Stage Four: Training Glocalized System And Content

  • It’s also important to take into consideration the need to train the users of the altered system. Teams will need to ensure that new users are well trained in using the system. This means involving them during the requirements phase, which has been proved to raise acceptance of the new system significantly. Further to this, a sound understanding of the system also enables users to support customers who have questions concerning the system.
  • In addition, the users that were already using the system prior to enhancements need to be trained, since functionalities that existed before the last roll-out may have been affected by alterations to systems, processes and content during roll-out. Most often this concerns the viewing of content in foreign languages or character sets, which can potentially lead to confusing or disruptive customer experiences if users aren’t prepared for changes involved in the transformation.
  • Finally, be sure to update any help content and FAQs  that guide customers through systems since any modifications might also change the way users work with the system.

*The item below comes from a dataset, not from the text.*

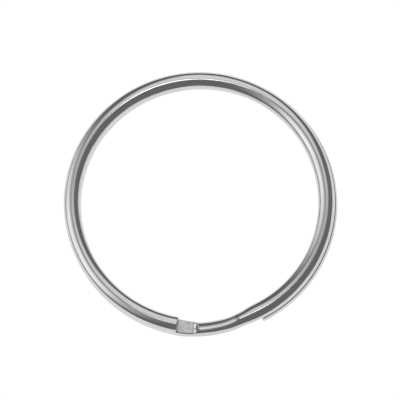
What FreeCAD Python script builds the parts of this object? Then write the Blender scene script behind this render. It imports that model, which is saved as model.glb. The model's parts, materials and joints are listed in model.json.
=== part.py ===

Stage Five: Going Live With Glocalized System And Content

  • Before going live, it’s crucial to plan a timeframe of hyper-support. This means that, for a particular timeframe, incoming requests, problems or queries from internal and external users will be quickly processed in order to manage closely any confusion created by updates to the system.
  • To support the ‘GoLive’, it can be helpful to accompany it with some marketing communications, which might be targeted at the newly added or adapted markets or countries to provide information about the newly added features or processes, or it could be released globally to update users about changes.
  • Beyond the ‘GoLive’, it’s very important to put processes in place for operations and maintenance which can help manage any incidents that arise whilst the new system is up and running.
  • Profound analytics can help to indicate where the glocalization has been a success and where weaknesses appear, that can then be remedied as part of a continuous agile improvement process. This must be done with careful consideration of the market/country specifics, for instance whether the market has a close affinity to eBusiness, or it’s connected to IT systems.

 

By building in the time and resources needed to effectively manage the glocalization of content in a holistic way, from requirements engineering through to testing, we were able to ensure smoother user journeys which were specific to each geography for our client. Following these steps, content-objects could be explained in-depth during the roll out. This meant that glocalization could be holistically approached before going live with the project and then entering a support phase to rectify any errors in content.

Conclusion

Therefore, in a software development project, the challenges of glocalization of content should be considered from the outset to the post-Roll-Out phase: from requirements, to engineering to testing to roll-out to factor in time and integrate it in processes. This requires the breaking down of siloes so that business and technical teams can work together to find balanced solutions. In this process, it’s critical to involve experts not only with linguistic skills but also with cultural expertise and industry specific experience in the rollout country.

 

In part one we looked at the challenge of glocalization of content: the significance identifying what you have, the challenges these projects present and the complexity you’ll need to work with in the process. In part two we looked at how this works in practice in a global software development rollout, by taking a holistic approach which builds in awareness of the challenges of glocalization from the beginning, and brings together businesses and tech teams to ensure exceptional and accessible customer journeys and consistent communications, regardless of geography.